Apple’s stock was little changed at US$142.35.

Copper rose to a two-week high as inventories monitored by the London Metal Exchange fell 1.1% to 267,300 tonnes, the 37th daily decline.

Copper futures for September delivery rose 0.7% to US$2.326 a pound on the New York Mercantile Exchange.

Gold futures for August delivery slipped 20 cents to US$940.80 an ounce in New York.

Stocks rose in Europe after a European Commission survey showed economic sentiment in the region rose for a third straight month, stoking optimism the economic slump may be easing.

The Commission said the worst of the slump may be behind the region. Economic sentiment rose more than expected to 73.3 points this month from 70.2 in May.

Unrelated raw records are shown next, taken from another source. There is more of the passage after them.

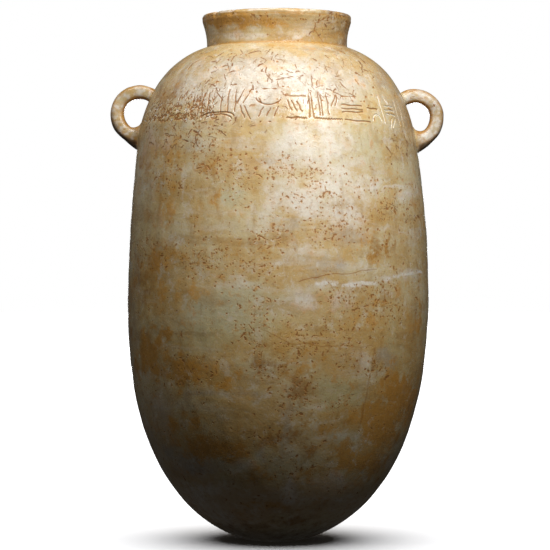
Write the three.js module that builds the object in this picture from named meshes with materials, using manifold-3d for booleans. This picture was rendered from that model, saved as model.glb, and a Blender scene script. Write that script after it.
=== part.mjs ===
// Alabastron: an egg-shaped storage jar carved from one block of veined alabaster, with a short flared
// neck and two ring handles on the shoulder. It is hollow, and stands on a small flat worked on its round
// bottom. Millimetres, +Z up, the origin at the middle of that flat, the handles to left and right on X.
import * as THREE from 'three';
import { mergeVertices } from 'three/addons/utils/BufferGeometryUtils.js';
import Module from 'manifold-3d';

// Radii of the outside
const footRadius = 28; // the flat that the jar stands on
const bellyRadius = 150; // the widest place
const shoulderInset = 13.8; // how far the turn of the shoulder lies inside the belly's radius
const neckRadius = 70; // the root of the neck
const lipOverhang = 4.6; // how far the lip flares past the neck

// Heights of the outside, each measured up from the one before it
const bellyHeight = 237;
const flankHeight = 174.5; // belly to the turn of the shoulder
const shoulderRise = 79; // turn of the shoulder to the root of the neck
const neckRise = 27.5; // root of the neck to the lip's widest place
const lipEdge = 5; // the rounded edge, in height and in width, that runs from there to the flat rim

// Walls
const wallThickness = 14; // of the belly and the shoulder
const footThickness = 24; // of the bottom, square to the surface at the edge of the foot
const neckWall = 13;
const throatRadius = 7; // the rounding where the inside of the shoulder turns up into the neck

// Ring handles: round bars bent to a circle whose centre lies by the jar's surface
const handleRadius = 22.3; // of the bar's centreline
const handleThickness = 13.8; // of the bar, across the ring
const handleWidth = 18; // of the bar, along the ring's axis
const rightStandOff = 3.5; // from the jar's surface to the ring's centre
const leftStandOff = 5.3;
const handleDrop = 70; // from the root of the neck down to the ring's centre, on the right
const handleStep = 4; // how much higher the left ring sits than the right one
const rootWidening = 5; // what each side of the bar gains along the ring's axis at its ends
const rootOutside = 11.5; // what its outer edge gains at the lower end, where it leaves the circle straight
const rootInside = 7; // what its inner edge gains there
const sideFlatness = 0.12; // how much the section's corners stand out past an ellipse

// Directions of the outline, in degrees up from the outward direction
const footLeaves = 15.5;
const shoulderTurns = 104.2;
const shoulderEnds = 163.3;

// Smoothness
const roundSegments = 58;
const bowlSteps = 12;
const flankSteps = 5;
const shoulderSteps = 11;
const insideSteps = 9; // in each of the hollow's curves
const neckSteps = 5;
const lipSteps = 3;
const throatSteps = 4;
const barSteps = 22;
const barSides = 18;

const belly = new THREE.Vector2(bellyRadius, bellyHeight);
const turn = new THREE.Vector2(bellyRadius - shoulderInset, bellyHeight + flankHeight);
const neckRoot = new THREE.Vector2(neckRadius, turn.y + shoulderRise);
const lip = new THREE.Vector2(neckRadius + lipOverhang, neckRoot.y + neckRise);
const rimHeight = lip.y + lipEdge;
const boreRadius = neckRadius - neckWall;

/** The point a given distance from another, in a direction given in degrees up from outward. */
function leaving(point, degrees, distance) {
  const angle = THREE.MathUtils.degToRad(degrees);
  return new THREE.Vector2(Math.cos(angle), Math.sin(angle)).multiplyScalar(distance).add(point);
}

/** The three curves of the egg, from the edge of the foot to the root of the neck. */
function eggCurves() {
  const foot = new THREE.Vector2(footRadius, 0);
  const bowlSpread = 0.66 * (bellyRadius - footRadius);
  const shoulderSpread = turn.x - neckRoot.x;
  return {
    bowl: new THREE.CubicBezierCurve(
      foot,
      leaving(foot, footLeaves, bowlSpread),
      leaving(belly, -90, 0.564 * bellyHeight),
      belly,
    ),
    flank: new THREE.CubicBezierCurve(
      belly,
      leaving(belly, 90, 0.495 * flankHeight),
      leaving(turn, shoulderTurns + 180, 0.033 * flankHeight),
      turn,
    ),
    shoulder: new THREE.CubicBezierCurve(
      turn,
      leaving(turn, shoulderTurns, 0.648 * shoulderRise),
      leaving(neckRoot, shoulderEnds + 180, 0.432 * shoulderSpread),
      neckRoot,
    ),
  };
}

/** The outside of the jar as a profile from the middle of the foot to the middle of the rim. */
function outerProfile() {
  const { bowl, flank, shoulder } = eggCurves();
  const neck = new THREE.CubicBezierCurve(
    neckRoot,
    leaving(neckRoot, 92, 0.45 * neckRise),
    leaving(lip, 255, 0.4 * neckRise),
    lip,
  );
  const rimCorner = new THREE.Vector2(lip.x - 0.1 * lipEdge, rimHeight - 0.1 * lipEdge);
  const rimEdge = new THREE.Vector2(lip.x - 0.8 * lipEdge, rimHeight);
  const edge = new THREE.QuadraticBezierCurve(lip, rimCorner, rimEdge);
  return [
    new THREE.Vector2(0, 0),
    ...bowl.getPoints(bowlSteps),
    ...flank.getPoints(flankSteps).slice(1),
    ...shoulder.getPoints(shoulderSteps).slice(1),
    ...neck.getPoints(neckSteps).slice(1),
    ...edge.getPoints(lipSteps).slice(1),
    new THREE.Vector2(0, rimHeight),
  ];
}

/** Points set into the stone from a curve of the outside, by a thickness that depends on the place. */
function setIn(curve, steps, thickness) {
  return curve.getPoints(steps).map((point, i) => {
    const tangent = curve.getTangent(i / steps);
    const inward = new THREE.Vector2(-tangent.y, tangent.x);
    return inward.multiplyScalar(thickness(i / steps)).add(point);
  });
}

/** The hollow as a profile from its flat floor to a little above the rim, so that it cuts the mouth open. */
function hollowProfile() {
  const { bowl, flank, shoulder } = eggCurves();
  const overshoot = 10;
  const bottom = (t) => wallThickness + (footThickness - wallThickness) * (1 - t) ** 3;
  const wall = () => wallThickness;
  const inside = [
    ...setIn(bowl, insideSteps, bottom),
    ...setIn(flank, insideSteps / 3, wall).slice(1),
    ...setIn(shoulder, insideSteps, wall).slice(1),
  ].filter((point) => point.y < belly.y || point.x > boreRadius + throatRadius);
  const last = inside.at(-1);
  const corner = new THREE.Vector2(boreRadius, last.y + 0.3 * (last.x - boreRadius));
  const throatTop = new THREE.Vector2(boreRadius, corner.y + throatRadius);
  const throat = new THREE.QuadraticBezierCurve(last, corner, throatTop);
  return [
    new THREE.Vector2(0, inside[0].y),
    ...inside,
    ...throat.getPoints(throatSteps).slice(1),
    new THREE.Vector2(boreRadius, rimHeight + overshoot),
    new THREE.Vector2(0, rimHeight + overshoot),
  ];
}

/** The radius of the jar's outside at a height between the belly and the root of the neck. */
function outerRadiusAt(height) {
  const { flank, shoulder } = eggCurves();
  const outline = [...flank.getPoints(60), ...shoulder.getPoints(60)];
  const above = outline.findIndex((point) => point.y >= height);
  return outline[above].x;
}

/**
 * One ring handle, standing out along +X. A capped cylinder is bent along an arc of the ring, and its
 * section is a rounded bar that widens at both ends, and thickens into the jar at the lower one.
 */
function handleGeometry(height, standOff) {
  const centreX = outerRadiusAt(height) + standOff;
  const [bottomEnd, thickens, topEnd] = [-100, -45, 142].map(THREE.MathUtils.degToRad);
  const bar = new THREE.CylinderGeometry(1, 1, 1, barSides, barSteps);
  const place = bar.attributes.position;
  for (let i = 0; i < place.count; i += 1) {
    const along = place.getY(i) + 0.5;
    const angle = THREE.MathUtils.lerp(bottomEnd, topEnd, along);
    const root = THREE.MathUtils.clamp((thickens - angle) / (thickens - bottomEnd), 0, 1) ** 2;
    const outer = handleRadius + handleThickness / 2 + root * rootOutside;
    const inner = handleRadius - handleThickness / 2 - root * rootInside;
    const halfWidth = handleWidth / 2 + rootWidening * Math.abs(2 * along - 1) ** 4;
    const corner = 1 + sideFlatness * (2 * place.getX(i) * place.getZ(i)) ** 2;
    const radius = (outer + inner) / 2 + (place.getX(i) * corner * (outer - inner)) / 2;
    const aside = -place.getZ(i) * corner * halfWidth;
    place.setXYZ(i, centreX + radius * Math.cos(angle), aside, height + radius * Math.sin(angle));
  }
  return bar;
}

const wasm = await Module();
wasm.setup();

/** A closed manifold solid from a three.js geometry, with doubled vertices and empty faces taken out. */
function solidOf(geometry) {
  geometry.deleteAttribute('normal');
  geometry.deleteAttribute('uv');
  const merged = mergeVertices(geometry, 1e-3);
  const index = merged.index.array;
  const faces = [];
  for (let i = 0; i < index.length; i += 3) {
    const [a, b, c] = [index[i], index[i + 1], index[i + 2]];
    if (a !== b && b !== c && c !== a) faces.push(a, b, c);
  }
  return new wasm.Manifold(
    new wasm.Mesh({
      numProp: 3,
      vertProperties: new Float32Array(merged.attributes.position.array),
      triVerts: new Uint32Array(faces),
    }),
  );
}

/** A turned solid standing on +Z, from its profile, with no column of its vertices in the handles' plane. */
function turned(profile) {
  const halfColumn = Math.PI / roundSegments / 2;
  return solidOf(new THREE.LatheGeometry(profile, roundSegments, halfColumn).rotateX(Math.PI / 2));
}

/** The handles' solids: the right ring on +X, the left ring on -X and a little higher. */
function handleSolids() {
  const rightHeight = neckRoot.y - handleDrop;
  const right = handleGeometry(rightHeight, rightStandOff);
  const left = handleGeometry(rightHeight + handleStep, leftStandOff).rotateZ(Math.PI);
  return [right, left].map(solidOf);
}

/** A three.js geometry from a manifold solid. */
function geometryOf(solid) {
  const mesh = solid.getMesh();
  const geometry = new THREE.BufferGeometry();
  geometry.setAttribute('position', new THREE.BufferAttribute(mesh.vertProperties, 3));
  geometry.setIndex(new THREE.BufferAttribute(mesh.triVerts, 1));
  geometry.computeVertexNormals();
  return geometry;
}

const stone = new THREE.MeshStandardMaterial({ color: 0xc9a872, roughness: 0.35, metalness: 0 });

let carved = turned(outerProfile());
for (const handle of handleSolids()) {
  carved = carved.add(handle);
}
carved = carved.subtract(turned(hollowProfile()));

const alabastron = new THREE.Mesh(geometryOf(carved), stone);
alabastron.name = 'alabastron';

const jar = new THREE.Group();
jar.add(alabastron);
export default jar;
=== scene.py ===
"""Dresses the alabastron: one carved mesh of veined alabaster, engraved, worn and stained, with some light
and shade painted into its colour.

The jar stands on its foot at the origin with its axis on Z, its handles left and right on X and its
engraved side towards -Y. Lengths are in metres unless a name ends in mm or degrees.
"""

import logging
import math
from dataclasses import dataclass, field, fields
from enum import Enum
from typing import ClassVar

import bpy
import numpy as np
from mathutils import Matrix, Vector


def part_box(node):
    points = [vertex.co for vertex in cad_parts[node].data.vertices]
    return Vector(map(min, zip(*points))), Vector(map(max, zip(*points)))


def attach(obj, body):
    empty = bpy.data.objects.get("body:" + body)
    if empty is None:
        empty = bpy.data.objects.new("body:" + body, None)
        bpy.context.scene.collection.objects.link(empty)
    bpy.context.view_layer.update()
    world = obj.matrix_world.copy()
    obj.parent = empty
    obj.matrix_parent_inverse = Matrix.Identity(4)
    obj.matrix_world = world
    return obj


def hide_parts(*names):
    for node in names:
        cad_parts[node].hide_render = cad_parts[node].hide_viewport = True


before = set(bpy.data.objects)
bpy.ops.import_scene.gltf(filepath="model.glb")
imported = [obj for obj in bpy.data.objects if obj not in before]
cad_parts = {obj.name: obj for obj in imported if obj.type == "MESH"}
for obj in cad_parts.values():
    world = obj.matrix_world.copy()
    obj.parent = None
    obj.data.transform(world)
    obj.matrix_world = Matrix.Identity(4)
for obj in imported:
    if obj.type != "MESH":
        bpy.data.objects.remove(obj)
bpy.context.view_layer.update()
NODE = "alabastron"
LOG = logging.getLogger("alabastron")
MM = 0.001


def smooth_step(low: float, high: float, value: np.ndarray) -> np.ndarray:
    """Rises from 0 at low to 1 at high along 3t^2 - 2t^3.

    Args:
        low: where the rise starts.
        high: where it ends; it may lie below low, for a fall.
        value: the numbers to map.

    Returns:
        The mapped numbers, from 0 to 1.
    """
    t = np.clip((value - low) / (high - low), 0.0, 1.0)
    return t * t * (3.0 - 2.0 * t)


def cubic(start: tuple, leave: tuple, arrive: tuple, end: tuple, steps: int) -> np.ndarray:
    """Points of a cubic curve: the four points weighted by (1-t)^3, 3t(1-t)^2, 3t^2(1-t) and t^3.

    Args:
        start: the first point.
        leave: the handle that the curve leaves the first point towards.
        arrive: the handle that it reaches the last point from.
        end: the last point.
        steps: how many equal steps of t to take.

    Returns:
        steps + 1 points, one a row.
    """
    t = np.linspace(0.0, 1.0, steps + 1)[:, None]
    points = [np.asarray(p, float) for p in (start, leave, arrive, end)]
    weights = ((1 - t) ** 3, 3 * t * (1 - t) ** 2, 3 * t * t * (1 - t), t**3)
    return sum(w * p for w, p in zip(weights, points))


def leaving(point: tuple, degrees: float, distance: float) -> tuple:
    """The point at a distance from another, in a direction given in degrees up from outward."""
    angle = math.radians(degrees)
    return point[0] + distance * math.cos(angle), point[1] + distance * math.sin(angle)


def evenly(points: np.ndarray, spacing: float) -> np.ndarray:
    """Places points on a path at equal lengths along it, by interpolating over its running length.

    Args:
        points: the path, one point a row.
        spacing: about how far apart the new points lie.

    Returns:
        The new points, with both ends kept.
    """
    run = np.r_[0.0, np.cumsum(np.linalg.norm(np.diff(points, axis=0), axis=1))]
    at = np.linspace(0.0, run[-1], max(2, round(run[-1] / spacing) + 1))
    return np.column_stack([np.interp(at, run, points[:, k]) for k in range(points.shape[1])])


def distance_to_path(points: np.ndarray, path: np.ndarray) -> np.ndarray:
    """Measures to the nearest place of a path: on each piece from a to b that is a plus t (b - a).

    Args:
        points: where to measure from, one a row.
        path: the corners of the path, one a row.

    Returns:
        One distance a point.
    """
    gap = np.full(len(points), np.inf)
    for a, b in zip(path[:-1], path[1:]):
        along = np.clip((points - a) @ (b - a) / max((b - a) @ (b - a), 1e-12), 0, 1)
        gap = np.minimum(gap, np.linalg.norm(points - a - along[:, None] * (b - a), axis=1))
    return gap


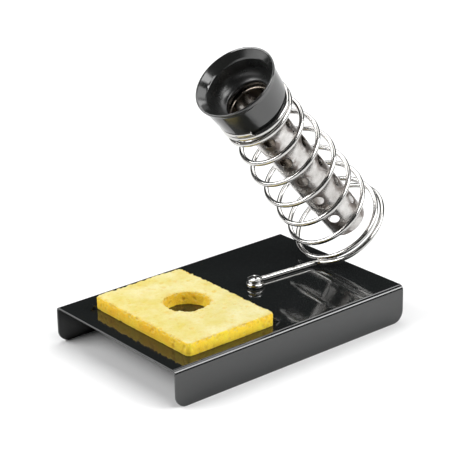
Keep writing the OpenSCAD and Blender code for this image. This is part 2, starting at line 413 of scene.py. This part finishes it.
def sheet_section():
    """(y, z) down one half of the folded sheet's outer face from its middle, each with the face's
    outward normal there."""
    half, points = BASE_W / 2, []
    for y in np.linspace(0, half - BEND_R, 24)[:-1]:
        points.append((y, BASE_H, 0, 1))
    for a in np.linspace(0, pi / 2, 13):
        out, up = sin(a), cos(a)
        points.append((half - BEND_R * (1 - out), BASE_H - BEND_R * (1 - up), out, up))
    for z in np.linspace(BASE_H - BEND_R, FOOT_R, 6)[1:]:
        points.append((half, z, 1, 0))
    for a in np.linspace(0, pi / 2, 12)[1:]:
        points.append((half, FOOT_R * (1 - sin(a)), 1, 0))
    return points


def folded_sheet():
    """The channel as one closed sheet, its side walls' lower corners rounded."""
    half = sheet_section()
    section = [(-y, z, -ny, nz) for y, z, ny, nz in half[:0:-1]] + half
    columns = np.sin(np.linspace(-pi / 2, pi / 2, 61))
    faces, points = [], []
    for inner in (False, True):
        for y, z, ny, nz in section:
            drop = max(FOOT_R - z, 0)
            reach = BASE_L / 2 - (FOOT_R - sqrt(max(FOOT_R ** 2 - drop ** 2, 0)))
            for c in columns:
                t = SHEET_T if inner else 0
                points.append((c * reach, y - ny * t, z - nz * t))
    rows, cols = len(section), len(columns)
    outer = grid_faces(rows, cols)
    faces += outer + [tuple(k + rows * cols for k in f[::-1]) for f in outer]
    rim = ([j for j in range(cols)] + [i * cols + cols - 1 for i in range(1, rows)]
           + [(rows - 1) * cols + j for j in range(cols - 2, -1, -1)]
           + [i * cols for i in range(rows - 2, 0, -1)])
    for a, b in zip(rim, rim[1:] + rim[:1]):
        faces.append((a, b, b + rows * cols, a + rows * cols))
    return make("base_sheet", points, faces, weld=True)


TONGUE_REACH = TONGUE_L * cos(TONGUE_A) + SHEET_T * sin(TONGUE_A)


def tongue_places():
    for side in (0, 1):
        way = 1 - 2 * side
        x = SPONGE_AT[0] - way * (SPONGE_L / 2 + TONGUE_GAP[side] + TONGUE_REACH)
        yield way, x, TONGUE_Y[side]


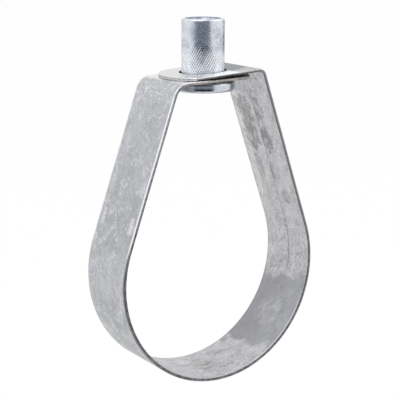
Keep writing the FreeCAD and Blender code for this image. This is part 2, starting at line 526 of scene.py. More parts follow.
def knurl_shares(angle, height):
    """How much of its full depth each hand's grooves have at a point of the barrel."""
    faded_from = height - SEAT + barrel_noise(angle, height, scale=1.6, length=4 * MM) * KNURL_FADE_WAVES
    fade = min(1, max(0, (faded_from - KNURL_FULL_BELOW) / (KNURL_FADED_ABOVE - KNURL_FULL_BELOW)))
    near_end = min(height - KNURL_LOW, KNURL_HIGH - height) / KNURL_END_FADE
    whole = (1 + (KNURL_FAINTEST - 1) * fade) * min(1, max(0, near_end))
    shares = []
    for hand, depth in KNURL_TRACKS:
        phase = KNURL_STARTS * angle / (2 * pi) + hand * (height - KNURL_LOW) / KNURL_LEAD
        from_groove = abs(phase - round(phase))
        patch = barrel_noise(angle, height, scale=5, length=2.2 * MM, seed=hand * 9)
        groove = noise.noise(GROOVE_SEEDS * Vector((round(phase), hand, 1)))
        uneven = 1 + PATCHINESS * patch + GROOVE_SPREAD * groove
        shares.append(whole * uneven * max(0, 1 - from_groove / GROOVE_HALF_WIDTH))
    return shares


def knurled_radius(angle, height):
    """The barrel's radius at a point of its knurl."""
    shares = knurl_shares(angle, height)
    return BARREL_RADIUS - max(share * depth for share, (hand, depth) in zip(shares, KNURL_TRACKS))


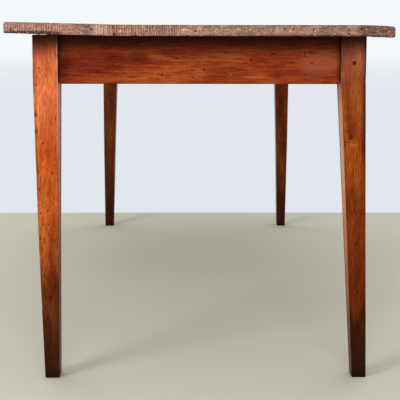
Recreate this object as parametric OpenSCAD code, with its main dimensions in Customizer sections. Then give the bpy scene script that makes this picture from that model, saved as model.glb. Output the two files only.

The economic sentiment indicator has picked up from a low of 64.6 points in March.

European Monetary Affairs Commissioner Joaquin Almunia warned that recovery is likely to be mild with the jobless rate expected to worsen from the 9.2% level it reached in April.

Inflation expectations 12 months ahead among households fell to a new low of -9 points raising the spectre of deflation in the region.

The US dollar and the yen fell after the more upbeat surveys from Europe and after stocks gained on Wall Street, stoking investor appetite for higher yielding, or riskier assets.

The dollar weakened to $1.4076 per euro from $1.4056 while the yen slipped to 135.12 per euro from 133.85. The greenback rose to 96.01 yen from 95.18.

Stocks in Europe rose after the economic surveys, with the Dow Jones Stoxx 600 Index climbing 1.7% to 208.03 and heading for its biggest quarterly gain since 1999.

Royal Dutch Shell rose 1.8% and BP Plc rose 2% as the price of crude oil gained. Deutsche Telekom rose 2.5% after Bloomberg reported that Vodafone Group Plc is weighing making a bid for the German company’s T-Mobile wireless unit in the UK Vodafone rose 1.2%.

Lloyds Banking Group rose 6.1% after Goldman Sachs Group raised its rating on the lender to ‘conviction buy.’

The UK’s FTSE 100 climbed 1.3% to 4294.03 and Germany’s DAX 30 jumped 2.3% to 4885.09. France’s CAC 40 rose 2% to 3193.68.